Reproduce all of the data exactly.

--------------------------------

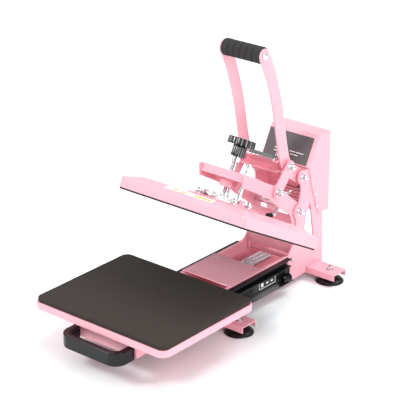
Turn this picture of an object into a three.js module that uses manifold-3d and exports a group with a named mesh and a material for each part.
// Slide-out heat press: a heated platen on toggle-linked arms swings over a drawer
// that carries the silicone pad. Millimetres, +Z up, +Y from the drawer towards the
// control box, +X to the right of somebody who stands at the drawer. The machine is
// drawn open: head raised, drawer pulled out. Machine coordinates have Y = 0 at the
// middle of the pulled-out pad; the last lines move the origin to the middle of the
// footprint, on the floor.
import * as THREE from 'three';
import { mergeVertices } from 'three/addons/utils/BufferGeometryUtils.js';
import Module from 'manifold-3d';

const wasm = await Module();
wasm.setup();

// ---------------------------------------------------------------- driving sizes
const GAP = 0.3; // between pieces that touch
const PLATEN = { halfX: 190.5, halfY: 152.4, radius: 14 }; // 381 x 305 mm (15 x 12 in)
const PAD = { top: 119, thick: 9, radius: 18 };
const DRAWER_PLATE = { halfX: 194, halfY: 156, thick: 15.7, radius: 22 };
const TRAVEL = 261; // drawer stroke

// head geometry, as (y, z) points of the open machine
const PIVOT_ARM = [479, 188]; // D, arms on the frame
const PIVOT_LEVER = [489.5, 273]; // B, levers on the frame
const PIVOT_ELBOW = [440, 314]; // A, links on the levers
const PIVOT_LINK = [394.5, 264.5]; // C, links on the arms
const HEAD = { y: 254.8, z: 223.4, tilt: THREE.MathUtils.degToRad(28.5) }; // platen underside

// plates stand in three vertical planes on each side
const LEVER_X = [55.5, 59.5];
const ARM_X = [61, 65];
const FRAME_X = [66, 70];
const BOLT_R = 5;
const SHAFT_R = 6; // arm shaft
const RUNNING = 0.3; // radial clearance of bolts and shafts

const BEAM = { halfX: 152, halfY: 25, low: 14, top: 30, wall: 2.5, frontY: 187, rearY: 539 };
const FOOT_X = 122;
const TRAY = { inner: 63.2, outer: 65.7, front: 160, wallEnd: 437, rear: 560, floor: 30.3, top: 85.5 };
const SLIDE = { rear: 436, length: 270, low: 63, high: 82.7 };

// ---------------------------------------------------------------- materials
const finish = (color, roughness, metalness) =>
  new THREE.MeshStandardMaterial({ color, roughness, metalness });
const pink = finish(0xf6b3c2, 0.42, 0.1);
const steel = finish(0xc9cbd0, 0.25, 0.95);
const blackPlastic = finish(0x1b1b1d, 0.35, 0);
const blackSteel = finish(0x202124, 0.4, 0.5);
const foam = finish(0x2c2b2c, 0.9, 0);
const silicone = finish(0x3a3431, 0.85, 0);
const rubber = finish(0x161617, 0.6, 0);
const greyLabel = finish(0x57545a, 0.5, 0);
const ledWindow = finish(0x14080a, 0.15, 0);
const coatedAluminium = finish(0x2a2a2c, 0.45, 0.4);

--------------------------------

[SOLUTION]
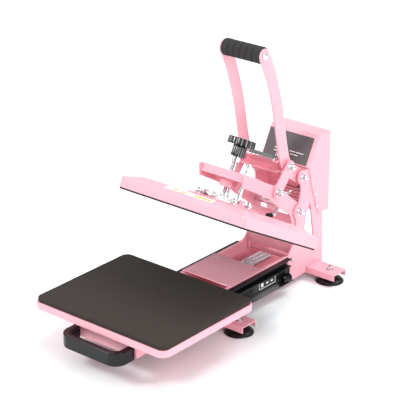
Turn this picture of an object into a three.js module that uses manifold-3d and exports a group with a named mesh and a material for each part.
// Slide-out heat press: a heated platen on toggle-linked arms swings over a drawer
// that carries the silicone pad. Millimetres, +Z up, +Y from the drawer towards the
// control box, +X to the right of somebody who stands at the drawer. The machine is
// drawn open: head raised, drawer pulled out. Machine coordinates have Y = 0 at the
// middle of the pulled-out pad; the last lines move the origin to the middle of the
// footprint, on the floor.
import * as THREE from 'three';
import { mergeVertices } from 'three/addons/utils/BufferGeometryUtils.js';
import Module from 'manifold-3d';

const wasm = await Module();
wasm.setup();

// ---------------------------------------------------------------- driving sizes
const GAP = 0.3; // between pieces that touch
const PLATEN = { halfX: 190.5, halfY: 152.4, radius: 14 }; // 381 x 305 mm (15 x 12 in)
const PAD = { top: 119, thick: 9, radius: 18 };
const DRAWER_PLATE = { halfX: 194, halfY: 156, thick: 15.7, radius: 22 };
const TRAVEL = 261; // drawer stroke

// head geometry, as (y, z) points of the open machine
const PIVOT_ARM = [479, 188]; // D, arms on the frame
const PIVOT_LEVER = [489.5, 273]; // B, levers on the frame
const PIVOT_ELBOW = [440, 314]; // A, links on the levers
const PIVOT_LINK = [394.5, 264.5]; // C, links on the arms
const HEAD = { y: 254.8, z: 223.4, tilt: THREE.MathUtils.degToRad(28.5) }; // platen underside

// plates stand in three vertical planes on each side
const LEVER_X = [55.5, 59.5];
const ARM_X = [61, 65];
const FRAME_X = [66, 70];
const BOLT_R = 5;
const SHAFT_R = 6; // arm shaft
const RUNNING = 0.3; // radial clearance of bolts and shafts

const BEAM = { halfX: 152, halfY: 25, low: 14, top: 30, wall: 2.5, frontY: 187, rearY: 539 };
const FOOT_X = 122;
const TRAY = { inner: 63.2, outer: 65.7, front: 160, wallEnd: 437, rear: 560, floor: 30.3, top: 85.5 };
const SLIDE = { rear: 436, length: 270, low: 63, high: 82.7 };

// ---------------------------------------------------------------- materials
const finish = (color, roughness, metalness) =>
  new THREE.MeshStandardMaterial({ color, roughness, metalness });
const pink = finish(0xf6b3c2, 0.42, 0.1);
const steel = finish(0xc9cbd0, 0.25, 0.95);
const blackPlastic = finish(0x1b1b1d, 0.35, 0);
const blackSteel = finish(0x202124, 0.4, 0.5);
const foam = finish(0x2c2b2c, 0.9, 0);
const silicone = finish(0x3a3431, 0.85, 0);
const rubber = finish(0x161617, 0.6, 0);
const greyLabel = finish(0x57545a, 0.5, 0);
const ledWindow = finish(0x14080a, 0.15, 0);
const coatedAluminium = finish(0x2a2a2c, 0.45, 0.4);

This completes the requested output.